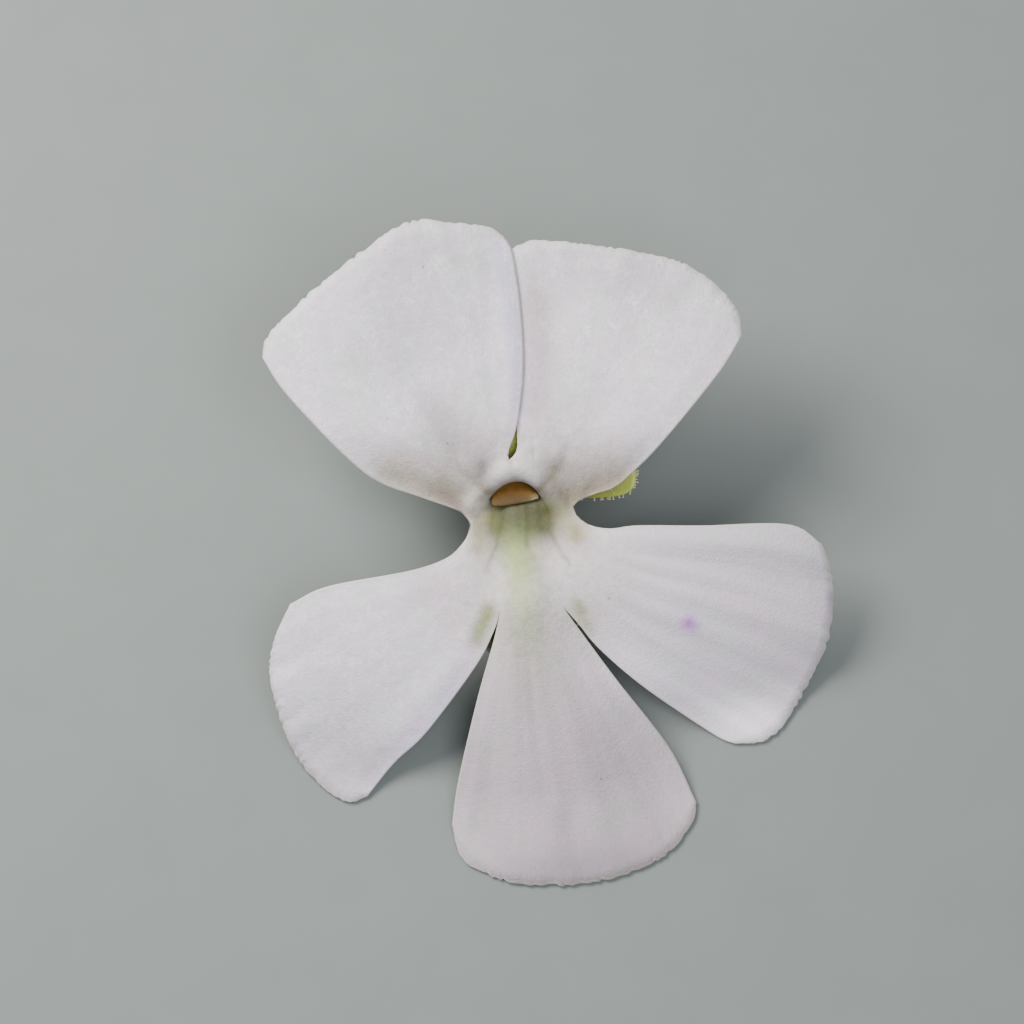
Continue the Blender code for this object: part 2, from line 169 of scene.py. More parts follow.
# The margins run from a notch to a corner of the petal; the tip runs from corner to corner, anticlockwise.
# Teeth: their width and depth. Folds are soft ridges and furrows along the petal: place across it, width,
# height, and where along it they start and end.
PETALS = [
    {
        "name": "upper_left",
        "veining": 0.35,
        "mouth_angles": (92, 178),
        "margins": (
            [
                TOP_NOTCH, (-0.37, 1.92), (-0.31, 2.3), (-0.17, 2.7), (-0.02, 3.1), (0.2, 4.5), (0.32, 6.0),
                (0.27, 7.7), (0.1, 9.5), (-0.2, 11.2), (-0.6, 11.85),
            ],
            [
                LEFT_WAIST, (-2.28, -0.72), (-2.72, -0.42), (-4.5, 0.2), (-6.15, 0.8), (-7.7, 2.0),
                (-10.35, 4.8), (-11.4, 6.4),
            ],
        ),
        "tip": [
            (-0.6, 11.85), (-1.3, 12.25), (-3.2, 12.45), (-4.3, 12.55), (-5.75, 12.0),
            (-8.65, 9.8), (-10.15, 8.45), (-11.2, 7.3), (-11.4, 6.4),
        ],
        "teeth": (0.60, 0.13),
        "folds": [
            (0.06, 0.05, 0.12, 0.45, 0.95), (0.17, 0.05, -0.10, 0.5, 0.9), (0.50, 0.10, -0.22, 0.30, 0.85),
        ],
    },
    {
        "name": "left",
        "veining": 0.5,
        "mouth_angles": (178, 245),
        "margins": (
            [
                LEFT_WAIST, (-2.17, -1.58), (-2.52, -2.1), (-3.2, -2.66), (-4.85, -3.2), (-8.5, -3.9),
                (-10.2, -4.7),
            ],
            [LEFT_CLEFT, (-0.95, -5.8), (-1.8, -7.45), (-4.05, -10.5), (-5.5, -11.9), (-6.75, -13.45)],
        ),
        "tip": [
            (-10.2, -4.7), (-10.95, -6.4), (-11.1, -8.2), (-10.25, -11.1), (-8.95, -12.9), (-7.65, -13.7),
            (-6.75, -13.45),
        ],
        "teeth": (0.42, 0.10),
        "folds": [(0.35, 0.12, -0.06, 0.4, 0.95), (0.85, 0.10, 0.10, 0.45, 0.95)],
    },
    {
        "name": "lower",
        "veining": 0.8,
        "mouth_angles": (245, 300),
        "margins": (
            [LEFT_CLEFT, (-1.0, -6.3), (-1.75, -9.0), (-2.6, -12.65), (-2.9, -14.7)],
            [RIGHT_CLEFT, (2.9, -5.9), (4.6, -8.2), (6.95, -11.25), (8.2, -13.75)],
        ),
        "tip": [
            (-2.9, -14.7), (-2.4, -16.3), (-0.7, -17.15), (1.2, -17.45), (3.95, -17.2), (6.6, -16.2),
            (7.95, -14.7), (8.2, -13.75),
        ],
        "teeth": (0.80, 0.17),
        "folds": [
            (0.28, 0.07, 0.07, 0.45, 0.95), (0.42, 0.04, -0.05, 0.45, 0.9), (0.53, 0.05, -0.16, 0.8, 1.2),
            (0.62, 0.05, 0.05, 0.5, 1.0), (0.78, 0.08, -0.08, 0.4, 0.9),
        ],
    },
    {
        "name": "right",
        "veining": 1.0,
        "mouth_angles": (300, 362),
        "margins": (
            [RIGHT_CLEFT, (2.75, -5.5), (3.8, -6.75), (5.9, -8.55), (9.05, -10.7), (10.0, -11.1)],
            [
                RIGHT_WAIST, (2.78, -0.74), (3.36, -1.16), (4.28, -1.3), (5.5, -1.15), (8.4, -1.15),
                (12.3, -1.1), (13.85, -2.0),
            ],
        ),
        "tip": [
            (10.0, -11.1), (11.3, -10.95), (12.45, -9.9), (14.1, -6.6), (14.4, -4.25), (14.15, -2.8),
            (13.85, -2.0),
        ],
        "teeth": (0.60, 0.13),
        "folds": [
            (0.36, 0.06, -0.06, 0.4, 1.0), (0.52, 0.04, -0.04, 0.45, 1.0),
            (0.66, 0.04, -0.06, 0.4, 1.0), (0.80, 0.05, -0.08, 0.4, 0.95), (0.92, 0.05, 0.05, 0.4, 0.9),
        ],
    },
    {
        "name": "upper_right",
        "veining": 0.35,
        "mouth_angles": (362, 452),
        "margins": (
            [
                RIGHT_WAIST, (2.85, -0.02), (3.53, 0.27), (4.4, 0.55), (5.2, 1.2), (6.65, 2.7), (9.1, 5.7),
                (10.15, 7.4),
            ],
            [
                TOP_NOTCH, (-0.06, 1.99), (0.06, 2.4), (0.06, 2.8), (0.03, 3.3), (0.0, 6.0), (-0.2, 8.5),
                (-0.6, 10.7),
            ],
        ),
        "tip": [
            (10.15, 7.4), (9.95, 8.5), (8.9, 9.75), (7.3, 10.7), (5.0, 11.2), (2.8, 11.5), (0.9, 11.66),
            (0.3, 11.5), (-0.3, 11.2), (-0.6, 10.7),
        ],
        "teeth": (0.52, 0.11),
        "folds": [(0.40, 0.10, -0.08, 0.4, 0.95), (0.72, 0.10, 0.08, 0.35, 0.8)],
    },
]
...
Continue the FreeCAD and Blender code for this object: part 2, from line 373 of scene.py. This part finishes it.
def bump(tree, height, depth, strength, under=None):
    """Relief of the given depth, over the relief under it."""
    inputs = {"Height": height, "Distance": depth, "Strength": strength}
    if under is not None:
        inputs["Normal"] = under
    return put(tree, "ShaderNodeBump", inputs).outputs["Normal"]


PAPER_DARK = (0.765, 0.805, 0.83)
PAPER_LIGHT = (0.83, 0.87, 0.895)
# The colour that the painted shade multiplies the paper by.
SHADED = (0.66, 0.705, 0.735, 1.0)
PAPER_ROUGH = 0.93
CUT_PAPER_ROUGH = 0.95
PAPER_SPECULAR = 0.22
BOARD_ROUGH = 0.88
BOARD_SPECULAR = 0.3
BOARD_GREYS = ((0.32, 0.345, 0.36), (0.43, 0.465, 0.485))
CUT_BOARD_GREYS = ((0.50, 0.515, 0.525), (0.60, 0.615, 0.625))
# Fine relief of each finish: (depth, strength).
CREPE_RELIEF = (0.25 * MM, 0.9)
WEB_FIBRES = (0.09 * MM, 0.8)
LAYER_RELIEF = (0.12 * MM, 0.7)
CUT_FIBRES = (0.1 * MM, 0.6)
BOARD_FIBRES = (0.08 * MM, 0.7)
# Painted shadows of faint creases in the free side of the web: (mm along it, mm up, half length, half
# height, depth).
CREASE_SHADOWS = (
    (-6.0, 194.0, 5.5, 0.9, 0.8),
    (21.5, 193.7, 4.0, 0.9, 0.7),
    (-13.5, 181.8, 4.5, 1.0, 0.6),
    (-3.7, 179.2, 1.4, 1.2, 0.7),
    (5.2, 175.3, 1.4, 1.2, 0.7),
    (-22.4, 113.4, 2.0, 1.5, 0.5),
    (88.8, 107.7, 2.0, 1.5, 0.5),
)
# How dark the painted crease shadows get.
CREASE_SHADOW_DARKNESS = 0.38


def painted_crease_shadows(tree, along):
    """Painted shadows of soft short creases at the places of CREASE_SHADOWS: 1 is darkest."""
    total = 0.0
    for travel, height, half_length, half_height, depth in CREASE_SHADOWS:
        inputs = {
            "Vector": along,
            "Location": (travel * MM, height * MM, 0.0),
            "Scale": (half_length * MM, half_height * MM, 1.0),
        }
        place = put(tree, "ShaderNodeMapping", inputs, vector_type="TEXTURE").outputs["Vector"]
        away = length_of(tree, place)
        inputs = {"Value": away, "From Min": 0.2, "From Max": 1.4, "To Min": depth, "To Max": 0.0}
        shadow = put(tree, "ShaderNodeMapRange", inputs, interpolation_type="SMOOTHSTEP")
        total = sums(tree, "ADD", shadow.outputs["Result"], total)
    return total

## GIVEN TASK
Return each line among the entries that holds the word "Blender".

## SOLUTION TO THIS EXERCISE
Continue the Blender code for this object: part 2, from line 169 of scene.py. More parts follow.
Continue the FreeCAD and Blender code for this object: part 2, from line 373 of scene.py. This part finishes it.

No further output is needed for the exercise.